» WHAT TO PRODUCE
Copy out all of the material exactly.

» RECORDED DATA
+-------+

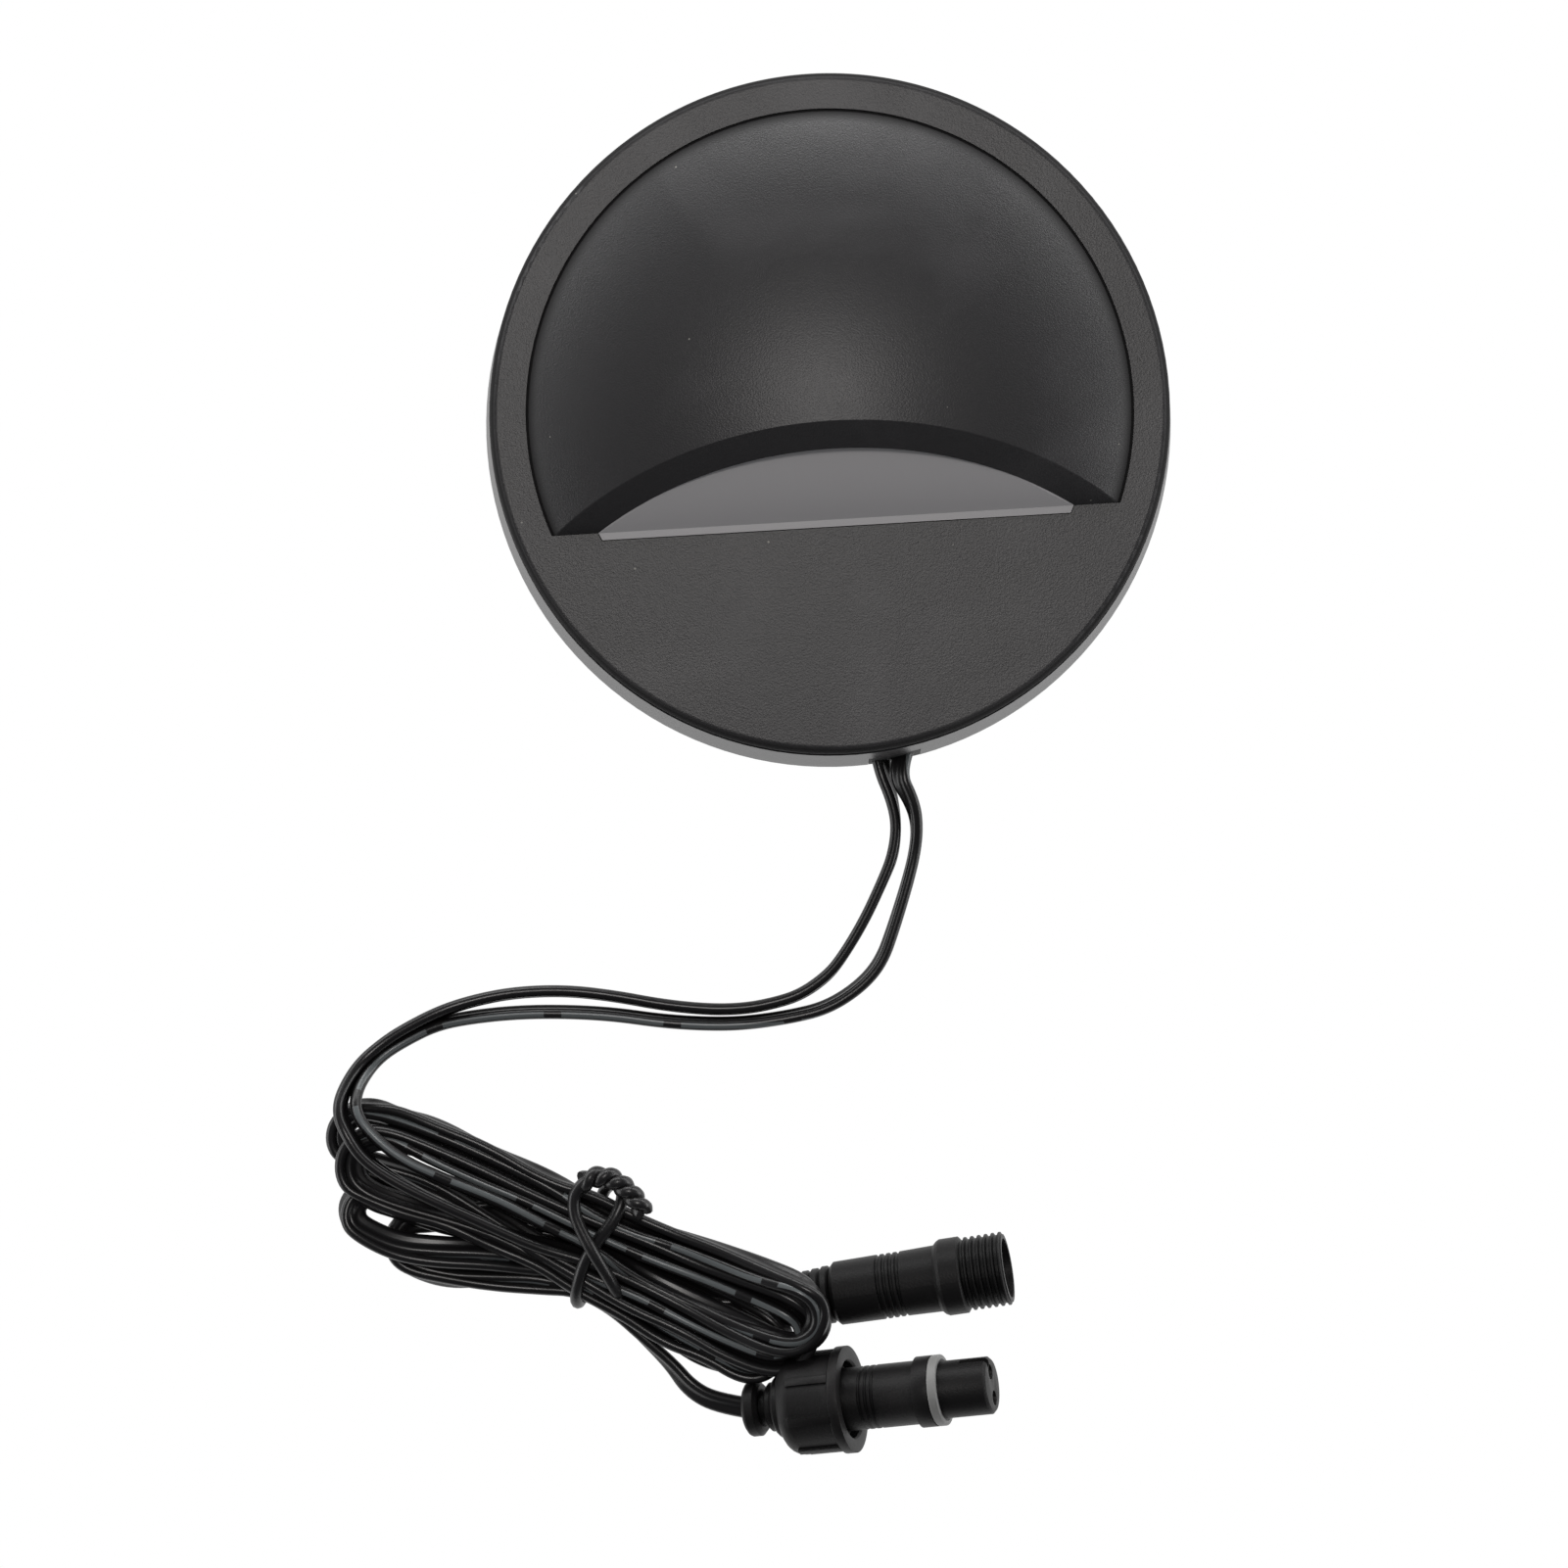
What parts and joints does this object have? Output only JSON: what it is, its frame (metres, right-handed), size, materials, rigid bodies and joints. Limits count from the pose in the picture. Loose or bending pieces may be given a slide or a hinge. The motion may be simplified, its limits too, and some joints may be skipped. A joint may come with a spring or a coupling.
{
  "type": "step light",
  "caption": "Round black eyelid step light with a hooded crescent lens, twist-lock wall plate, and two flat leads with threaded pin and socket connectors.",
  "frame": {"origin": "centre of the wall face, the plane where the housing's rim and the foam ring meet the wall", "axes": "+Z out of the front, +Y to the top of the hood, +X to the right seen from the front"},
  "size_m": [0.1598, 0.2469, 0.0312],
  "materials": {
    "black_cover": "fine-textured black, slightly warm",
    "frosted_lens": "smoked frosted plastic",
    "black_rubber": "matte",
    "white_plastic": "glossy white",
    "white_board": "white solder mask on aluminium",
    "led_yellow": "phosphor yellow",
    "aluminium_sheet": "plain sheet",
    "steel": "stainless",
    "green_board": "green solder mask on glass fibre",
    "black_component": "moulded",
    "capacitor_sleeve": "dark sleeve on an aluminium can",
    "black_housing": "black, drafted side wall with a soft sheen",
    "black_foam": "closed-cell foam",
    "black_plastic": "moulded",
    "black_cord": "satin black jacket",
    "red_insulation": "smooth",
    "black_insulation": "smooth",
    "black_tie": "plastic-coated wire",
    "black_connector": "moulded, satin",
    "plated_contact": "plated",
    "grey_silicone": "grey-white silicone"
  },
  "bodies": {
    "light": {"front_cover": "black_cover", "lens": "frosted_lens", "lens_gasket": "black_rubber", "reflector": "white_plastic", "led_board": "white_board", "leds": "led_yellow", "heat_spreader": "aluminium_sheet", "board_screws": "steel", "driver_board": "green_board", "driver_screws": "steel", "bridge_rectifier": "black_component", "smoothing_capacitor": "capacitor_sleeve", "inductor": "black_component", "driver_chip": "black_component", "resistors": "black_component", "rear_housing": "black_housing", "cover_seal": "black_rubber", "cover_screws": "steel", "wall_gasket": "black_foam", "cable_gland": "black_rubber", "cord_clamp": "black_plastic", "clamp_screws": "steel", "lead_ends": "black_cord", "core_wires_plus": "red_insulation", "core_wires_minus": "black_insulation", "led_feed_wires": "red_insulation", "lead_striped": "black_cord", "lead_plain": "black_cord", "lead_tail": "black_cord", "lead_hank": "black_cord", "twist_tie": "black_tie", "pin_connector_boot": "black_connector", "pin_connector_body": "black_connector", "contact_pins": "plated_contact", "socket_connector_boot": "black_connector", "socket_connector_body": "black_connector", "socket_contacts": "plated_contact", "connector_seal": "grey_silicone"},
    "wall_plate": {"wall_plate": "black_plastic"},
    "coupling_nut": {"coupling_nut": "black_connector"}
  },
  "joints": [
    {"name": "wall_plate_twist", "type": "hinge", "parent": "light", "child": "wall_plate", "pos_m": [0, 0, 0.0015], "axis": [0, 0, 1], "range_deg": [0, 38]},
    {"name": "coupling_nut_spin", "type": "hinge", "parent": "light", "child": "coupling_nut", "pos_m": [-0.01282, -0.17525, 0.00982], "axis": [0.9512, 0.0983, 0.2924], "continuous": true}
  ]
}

+-------+

» THE ANSWER
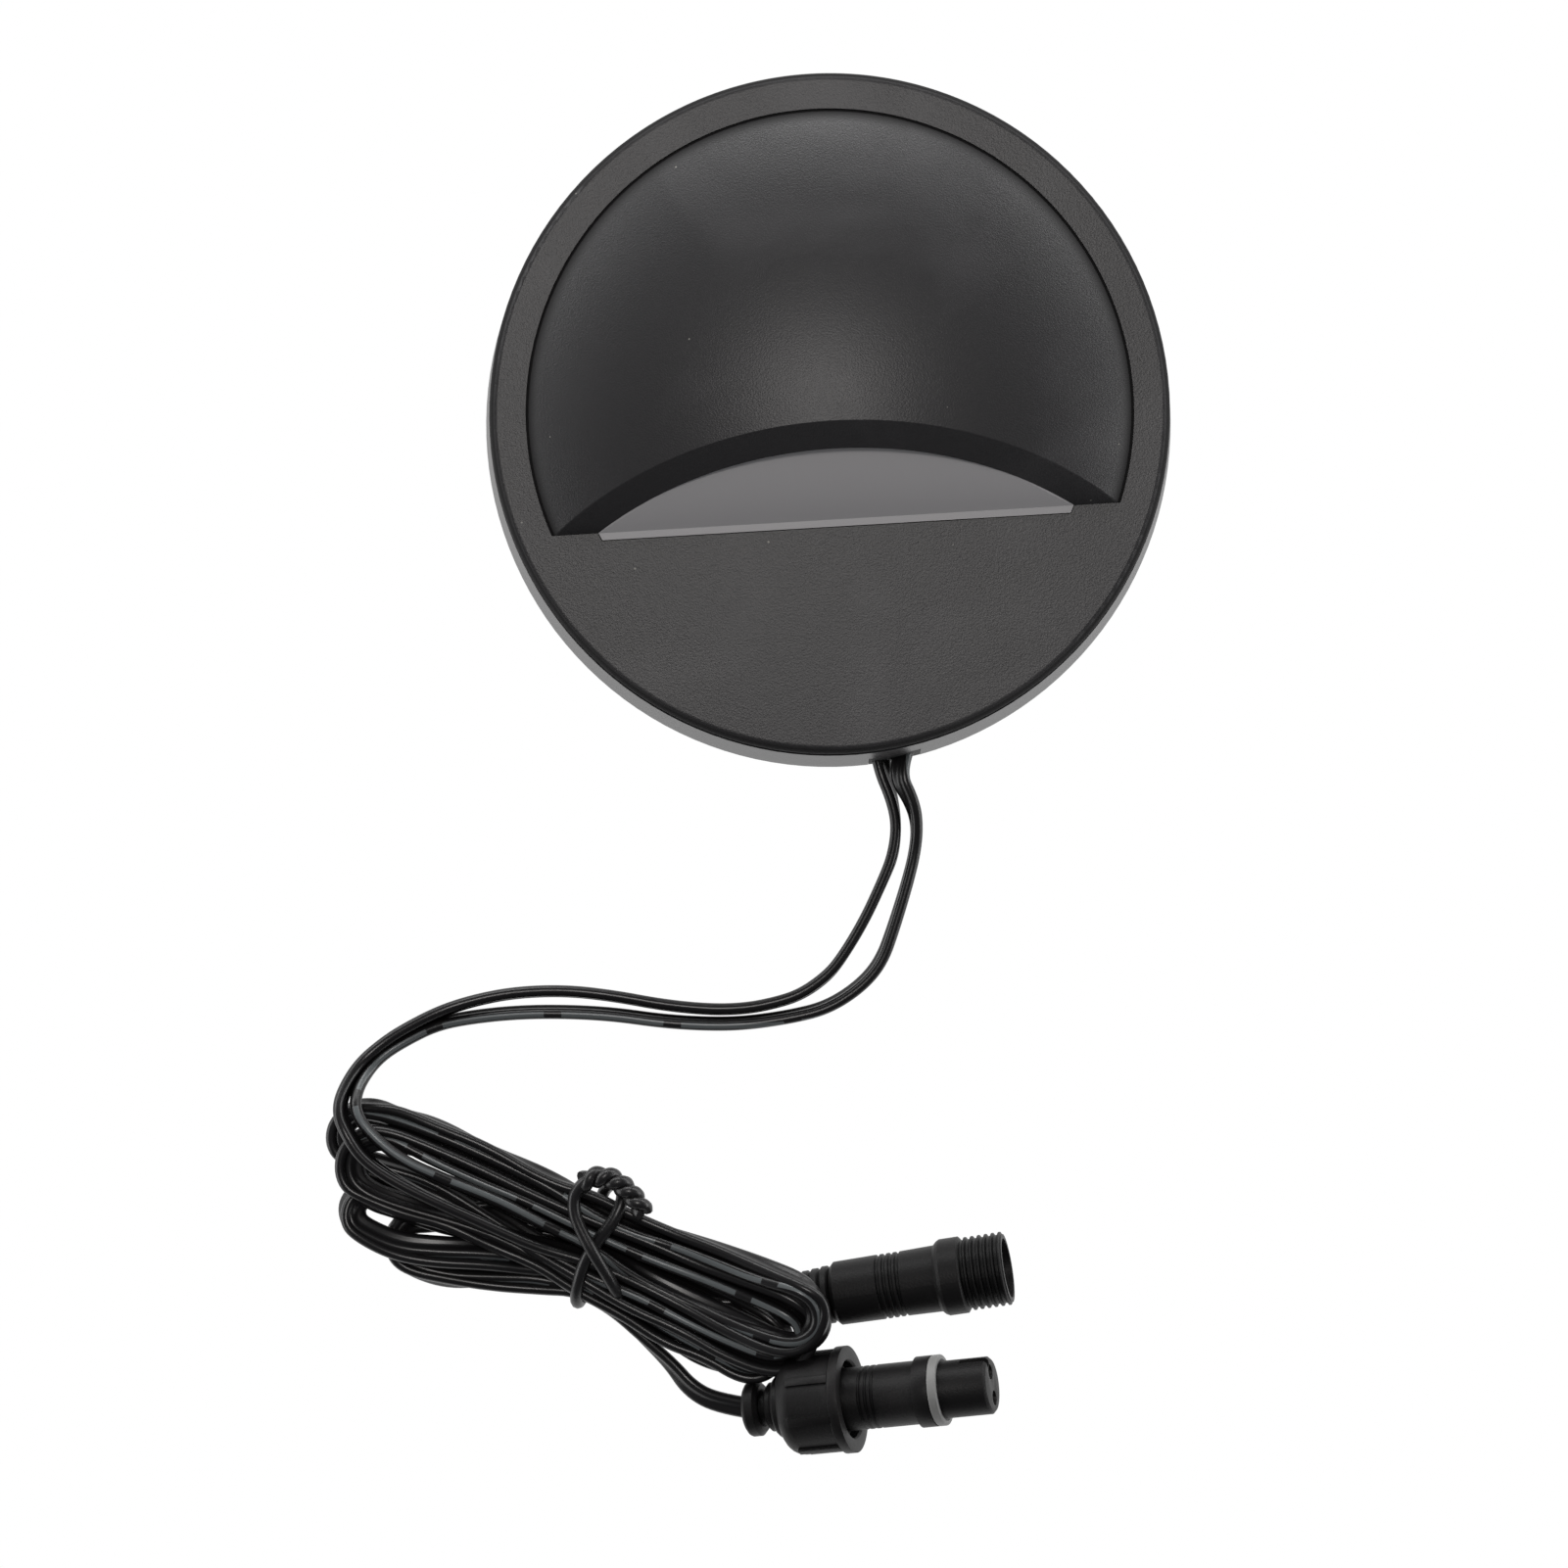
What parts and joints does this object have? Output only JSON: what it is, its frame (metres, right-handed), size, materials, rigid bodies and joints. Limits count from the pose in the picture. Loose or bending pieces may be given a slide or a hinge. The motion may be simplified, its limits too, and some joints may be skipped. A joint may come with a spring or a coupling.
{
  "type": "step light",
  "caption": "Round black eyelid step light with a hooded crescent lens, twist-lock wall plate, and two flat leads with threaded pin and socket connectors.",
  "frame": {"origin": "centre of the wall face, the plane where the housing's rim and the foam ring meet the wall", "axes": "+Z out of the front, +Y to the top of the hood, +X to the right seen from the front"},
  "size_m": [0.1598, 0.2469, 0.0312],
  "materials": {
    "black_cover": "fine-textured black, slightly warm",
    "frosted_lens": "smoked frosted plastic",
    "black_rubber": "matte",
    "white_plastic": "glossy white",
    "white_board": "white solder mask on aluminium",
    "led_yellow": "phosphor yellow",
    "aluminium_sheet": "plain sheet",
    "steel": "stainless",
    "green_board": "green solder mask on glass fibre",
    "black_component": "moulded",
    "capacitor_sleeve": "dark sleeve on an aluminium can",
    "black_housing": "black, drafted side wall with a soft sheen",
    "black_foam": "closed-cell foam",
    "black_plastic": "moulded",
    "black_cord": "satin black jacket",
    "red_insulation": "smooth",
    "black_insulation": "smooth",
    "black_tie": "plastic-coated wire",
    "black_connector": "moulded, satin",
    "plated_contact": "plated",
    "grey_silicone": "grey-white silicone"
  },
  "bodies": {
    "light": {"front_cover": "black_cover", "lens": "frosted_lens", "lens_gasket": "black_rubber", "reflector": "white_plastic", "led_board": "white_board", "leds": "led_yellow", "heat_spreader": "aluminium_sheet", "board_screws": "steel", "driver_board": "green_board", "driver_screws": "steel", "bridge_rectifier": "black_component", "smoothing_capacitor": "capacitor_sleeve", "inductor": "black_component", "driver_chip": "black_component", "resistors": "black_component", "rear_housing": "black_housing", "cover_seal": "black_rubber", "cover_screws": "steel", "wall_gasket": "black_foam", "cable_gland": "black_rubber", "cord_clamp": "black_plastic", "clamp_screws": "steel", "lead_ends": "black_cord", "core_wires_plus": "red_insulation", "core_wires_minus": "black_insulation", "led_feed_wires": "red_insulation", "lead_striped": "black_cord", "lead_plain": "black_cord", "lead_tail": "black_cord", "lead_hank": "black_cord", "twist_tie": "black_tie", "pin_connector_boot": "black_connector", "pin_connector_body": "black_connector", "contact_pins": "plated_contact", "socket_connector_boot": "black_connector", "socket_connector_body": "black_connector", "socket_contacts": "plated_contact", "connector_seal": "grey_silicone"},
    "wall_plate": {"wall_plate": "black_plastic"},
    "coupling_nut": {"coupling_nut": "black_connector"}
  },
  "joints": [
    {"name": "wall_plate_twist", "type": "hinge", "parent": "light", "child": "wall_plate", "pos_m": [0, 0, 0.0015], "axis": [0, 0, 1], "range_deg": [0, 38]},
    {"name": "coupling_nut_spin", "type": "hinge", "parent": "light", "child": "coupling_nut", "pos_m": [-0.01282, -0.17525, 0.00982], "axis": [0.9512, 0.0983, 0.2924], "continuous": true}
  ]
}